- Aminabad Location within Iran
- Coordinates: 31°40′31″N 52°03′55″E﻿ / ﻿31.67528°N 52.06528°E
- Country: Iran
- Province: Isfahan
- County: Shahreza
- District: Central
- Rural District: Esfarjan

Population (2016)
- • Total: 983
- Time zone: UTC+3:30 (IRST)

= Aminabad, Shahreza =

Village in Isfahan province, Iran

Aminabad (امين اباد) (Note: Also romanized as Amīnābād) is a village in Esfarjan Rural District of the Central District in Shahreza County, (Note: Formerly Qomsheh County) Isfahan province, Iran.

Aminabad lies south of Shahreza, near the border of Fars province along the main highway No. 7 connecting Isfahan to Shiraz.

With a population of around 1500 and increasing number of Ghashghai tribal people leaving nomadic life and settling there permanently, Amin Abad is a growing area and will soon be officially given the status of a city. Grape, wheat, stone fruits and sheep farming are among main industries in Amin Abad.

==History==
Amin Abad has a long history of human settlement, with old mud brick citadel of estimated age of more than 500 years. This amazing historical monument was unfortunately demolished with minimal or no official assessment by Iran Cultural Heritage Conservation Organization. Amin Abad caravanserai is a Safavid dynasty era structure and a major tourist attraction.
Although no official study has been done, but according to elders, it seems that a mix of Bakhtiari Lors, Ghashghaie Turks, and Hassani Arabs but have gathered to form Amin Abad which is actually not true, for example Gashgaie Turks moved to (already existing) Amin Abad about only 50 years ago. But the real natives were Iranian. There are a number of clans now dominating the demographics of Amin Abad like Haj Abassgholi, Haj Mohammad Karim, Haj Mohammad Rahim, and Hamezei. These clans have family names like Hajimirzaalian, Aliani, Alian, Izadi, Hamzei and Mohammadkhani. The first clan though, the founder of Amin Abad was the family Yousefi.

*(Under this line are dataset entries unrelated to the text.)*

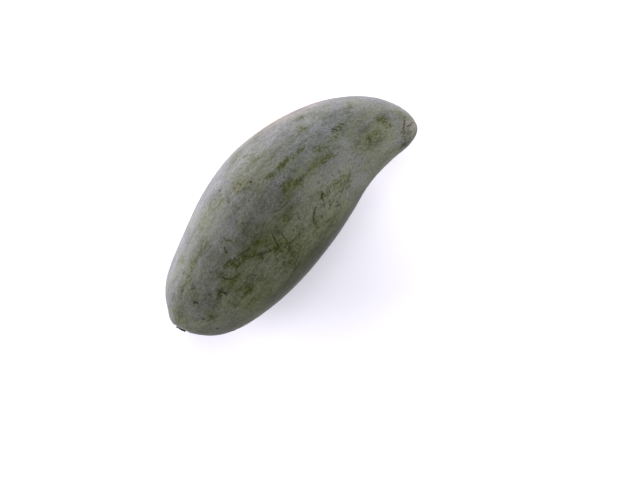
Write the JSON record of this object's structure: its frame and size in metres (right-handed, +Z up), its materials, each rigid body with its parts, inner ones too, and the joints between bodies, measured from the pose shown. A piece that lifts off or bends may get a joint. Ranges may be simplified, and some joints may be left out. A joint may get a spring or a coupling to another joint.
{
  "type": "mango",
  "caption": "Whole long green mango with a curved back and a small beak, lying on one cheek on a small flat spot, with the short woody stub of its stalk.",
  "frame": {"origin": "centre of the bounding box in X and Y, at the level of the flat spot that the fruit rests on", "axes": "+X from the stalk end to the tip, +Y from the belly to the back, +Z up, square to the middle plane that lies between the two cheeks"},
  "size_m": [0.161, 0.0732, 0.0598],
  "materials": {
    "skin": "matt grey-green with a waxy bloom",
    "stalk": "dry, dark and rough"
  },
  "bodies": {
    "root": {"fruit": "skin", "stem_stub": "stalk"}
  },
  "joints": []
}
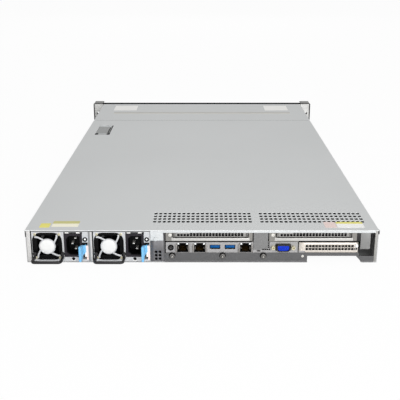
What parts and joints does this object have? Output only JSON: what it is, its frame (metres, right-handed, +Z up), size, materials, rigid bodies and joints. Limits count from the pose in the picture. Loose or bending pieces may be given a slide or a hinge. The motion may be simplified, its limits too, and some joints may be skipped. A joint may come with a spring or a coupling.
{
  "type": "rack server",
  "caption": "One-unit rack server with hot-swap drives, sliding cover with lever latch, vented rear blanks, data sockets and plug-in power supplies with fans and release tabs.",
  "frame": {"origin": "centre of the chassis underside, midway between its front and rear edges", "axes": "+Y towards the rear wall with its sockets, front with its drives towards -Y, +Z up, +X towards the power supplies"},
  "size_m": [0.4826, 0.826, 0.0432],
  "materials": {
    "tray_steel": "galvanised sheet steel, fine grain",
    "cover_steel": "pale satin sheet steel",
    "latch_grey": "moulded lever",
    "housing_plastic": "moulded rack ear housing",
    "button_plastic": "moulded push button",
    "front_steel": "dark painted perforated strip",
    "carrier_plastic": "moulded drive carrier",
    "lever_plastic": "moulded carrier lever",
    "board_green": "glass-fibre board with green mask",
    "heatsink_aluminium": "extruded aluminium fins",
    "duct_plastic": "moulded duct",
    "fan_plastic": "moulded fan",
    "supply_steel": "bright plated sheet steel",
    "handle_plastic": "moulded handle",
    "inlet_plastic": "moulded inlet",
    "release_blue": "moulded release tab",
    "plate_steel": "plated sheet steel",
    "slot_steel": "plated vented blank",
    "blank_steel": "plated vented blank, warm",
    "socket_metal": "plated connector shell",
    "screw_steel": "plated screw"
  },
  "bodies": {
    "chassis": {"chassis_tray": "tray_steel", "side_walls": "tray_steel", "rear_posts": "tray_steel", "rear_lip": "tray_steel", "board_standoffs": "tray_steel", "front_roof": "cover_steel", "rack_ears": "cover_steel", "ear_housings": "housing_plastic", "drive_cage": "tray_steel", "front_panel": "front_steel", "drive_backplane": "board_green", "motherboard": "board_green", "heat_sinks": "heatsink_aluminium", "memory_modules": "board_green", "air_duct": "duct_plastic", "fan_frames": "fan_plastic", "psu_cage": "tray_steel", "power_board": "board_green", "io_plate": "plate_steel", "network_jacks": "socket_metal", "usb_ports": "socket_metal", "video_connector": "socket_metal", "riser_frames": "plate_steel", "riser_cards": "board_green", "slot_covers": "slot_steel", "riser_divider": "tray_steel", "adapter_blank": "blank_steel", "rear_screws": "screw_steel"},
    "cover": {"top_cover": "cover_steel", "cover_folds": "cover_steel", "latch_pan": "cover_steel"},
    "cover_lever": {"cover_latch": "latch_grey"},
    "power_button": {"power_button": "button_plastic"},
    "find_button": {"find_button": "button_plastic"},
    "supply_1": {"psu_body_1": "supply_steel", "psu_fan_frame_1": "supply_steel", "psu_inlet_1": "inlet_plastic", "psu_handle_1": "handle_plastic"},
    "supply_1_rotor": {"psu_rotor_1": "fan_plastic"},
    "supply_1_latch": {"psu_latch_1": "release_blue"},
    "supply_2": {"psu_body_2": "supply_steel", "psu_fan_frame_2": "supply_steel", "psu_inlet_2": "inlet_plastic", "psu_handle_2": "handle_plastic"},
    "supply_2_rotor": {"psu_rotor_2": "fan_plastic"},
    "supply_2_latch": {"psu_latch_2": "release_blue"},
    "drive_1": {"drive_carrier_1": "carrier_plastic"},
    "drive_1_lever": {"drive_lever_1": "lever_plastic"},
    "drive_2": {"drive_carrier_2": "carrier_plastic"},
    "drive_2_lever": {"drive_lever_2": "lever_plastic"},
    "drive_3": {"drive_carrier_3": "carrier_plastic"},
    "drive_3_lever": {"drive_lever_3": "lever_plastic"},
    "drive_4": {"drive_carrier_4": "carrier_plastic"},
    "drive_4_lever": {"drive_lever_4": "lever_plastic"},
    "fan_1": {"fan_rotor_1": "fan_plastic"},
    "fan_2": {"fan_rotor_2": "fan_plastic"},
    "fan_3": {"fan_rotor_3": "fan_plastic"},
    "fan_4": {"fan_rotor_4": "fan_plastic"},
    "fan_5": {"fan_rotor_5": "fan_plastic"},
    "fan_6": {"fan_rotor_6": "fan_plastic"}
  },
  "joints": [
    {"name": "cover_slide", "type": "slide", "parent": "chassis", "child": "cover", "axis": [0, 1, 0], "range_m": [0, 0.012]},
    {"name": "cover_lever_hinge", "type": "hinge", "parent": "cover", "child": "cover_lever", "pos_m": [0.186, -0.1751, 0.0413], "axis": [1, 0, 0], "range_deg": [0, 75]},
    {"name": "power_button_press", "type": "slide", "parent": "chassis", "child": "power_button", "axis": [0, 1, 0], "range_m": [0, 0.001], "stiffness_N_per_m": 600, "springref_m": -0.001},
    {"name": "find_button_press", "type": "slide", "parent": "chassis", "child": "find_button", "axis": [0, -1, 0], "range_m": [0, 0.0008], "stiffness_N_per_m": 600, "springref_m": -0.001},
    {"name": "supply_1_slide", "type": "slide", "parent": "chassis", "child": "supply_1", "axis": [0, 1, 0], "range_m": [0, 0.19]},
    {"name": "supply_1_fan_spin", "type": "hinge", "parent": "supply_1", "child": "supply_1_rotor", "pos_m": [0.1914, 0.378, 0.0212], "axis": [0, 1, 0], "continuous": true},
    {"name": "supply_1_latch_press", "type": "hinge", "parent": "supply_1", "child": "supply_1_latch", "pos_m": [0.14455, 0.3588, 0.015], "axis": [0, 0, -1], "range_deg": [0, 3], "stiffness_Nm_per_rad": 6, "springref_deg": -1.15},
    {"name": "supply_2_slide", "type": "slide", "parent": "chassis", "child": "supply_2", "axis": [0, 1, 0], "range_m": [0, 0.19]},
    {"name": "supply_2_fan_spin", "type": "hinge", "parent": "supply_2", "child": "supply_2_rotor", "pos_m": [0.1152, 0.378, 0.0212], "axis": [0, 1, 0], "continuous": true},
    {"name": "supply_2_latch_press", "type": "hinge", "parent": "supply_2", "child": "supply_2_latch", "pos_m": [0.06835, 0.3588, 0.015], "axis": [0, 0, -1], "range_deg": [0, 3], "stiffness_Nm_per_rad": 6, "springref_deg": -1.15},
    {"name": "drive_1_slide", "type": "slide", "parent": "chassis", "child": "drive_1", "axis": [0, -1, 0], "range_m": [0, 0.15]},
    {"name": "drive_1_lever_hinge", "type": "hinge", "parent": "drive_1", "child": "drive_1_lever", "pos_m": [-0.2048, -0.399, 0.0155], "axis": [0, 0, -1], "range_deg": [0, 60]},
    {"name": "drive_2_slide", "type": "slide", "parent": "chassis", "child": "drive_2", "axis": [0, -1, 0], "range_m": [0, 0.15]},
    {"name": "drive_2_lever_hinge", "type": "hinge", "parent": "drive_2", "child": "drive_2_lever", "pos_m": [-0.0978, -0.399, 0.0155], "axis": [0, 0, -1], "range_deg": [0, 60]},
    {"name": "drive_3_slide", "type": "slide", "parent": "chassis", "child": "drive_3", "axis": [0, -1, 0], "range_m": [0, 0.15]},
    {"name": "drive_3_lever_hinge", "type": "hinge", "parent": "drive_3", "child": "drive_3_lever", "pos_m": [0.0092, -0.399, 0.0155], "axis": [0, 0, -1], "range_deg": [0, 60]},
    {"name": "drive_4_slide", "type": "slide", "parent": "chassis", "child": "drive_4", "axis": [0, -1, 0], "range_m": [0, 0.15]},
    {"name": "drive_4_lever_hinge", "type": "hinge", "parent": "drive_4", "child": "drive_4_lever", "pos_m": [0.1162, -0.399, 0.0155], "axis": [0, 0, -1], "range_deg": [0, 60]},
    {"name": "fan_1_spin", "type": "hinge", "parent": "chassis", "child": "fan_1", "pos_m": [-0.165, -0.1994, 0.0212], "axis": [0, 1, 0], "continuous": true},
    {"name": "fan_2_spin", "type": "hinge", "parent": "chassis", "child": "fan_2", "pos_m": [-0.099, -0.1994, 0.0212], "axis": [0, 1, 0], "continuous": true},
    {"name": "fan_3_spin", "type": "hinge", "parent": "chassis", "child": "fan_3", "pos_m": [-0.033, -0.1994, 0.0212], "axis": [0, 1, 0], "continuous": true},
    {"name": "fan_4_spin", "type": "hinge", "parent": "chassis", "child": "fan_4", "pos_m": [0.033, -0.1994, 0.0212], "axis": [0, 1, 0], "continuous": true},
    {"name": "fan_5_spin", "type": "hinge", "parent": "chassis", "child": "fan_5", "pos_m": [0.099, -0.1994, 0.0212], "axis": [0, 1, 0], "continuous": true},
    {"name": "fan_6_spin", "type": "hinge", "parent": "chassis", "child": "fan_6", "pos_m": [0.165, -0.1994, 0.0212], "axis": [0, 1, 0], "continuous": true}
  ],
  "couplings": [
    {"joint": "cover_lever_hinge", "follows": "cover_slide", "rad_per_m": 109.03}
  ]
}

Since 1999, Village councils has been established to run the administration of the village. Council elections are held every 4 years. Prior to this period issues used to be dealt with through an unofficial elder (Kadkhoda) or through relevant organization in Shahreza. Late Haj Mehdi Alian was the last Kadkhoda.

During political turmoils and lack of security in the final years of Qajar dynasty that led to establishment of Pahlavi dynasty, Kadkhodas were the only point of authority in the face of increasing lawlessness. There are stories about Mashadi Mirza Alian, an elder from Haj Mohammad Rahim clan, who was the Kadkhoda of the time, ruled with occasional harsh penalties for robberies and adultery. On the other hands there are tales of generosity and helping of poor during the famine of those years.

Medical records show the existence of Alpha-Thalassemia, as a genetic disorder in different families of Aminabad.

==Demographics==
===Population===
At the time of the 2006 National Census, the village's population was 1,197 in 305 households. The following census in 2011 counted 1,137 people in 300 households. The 2016 census measured the population of the village as 983 people in 309 households.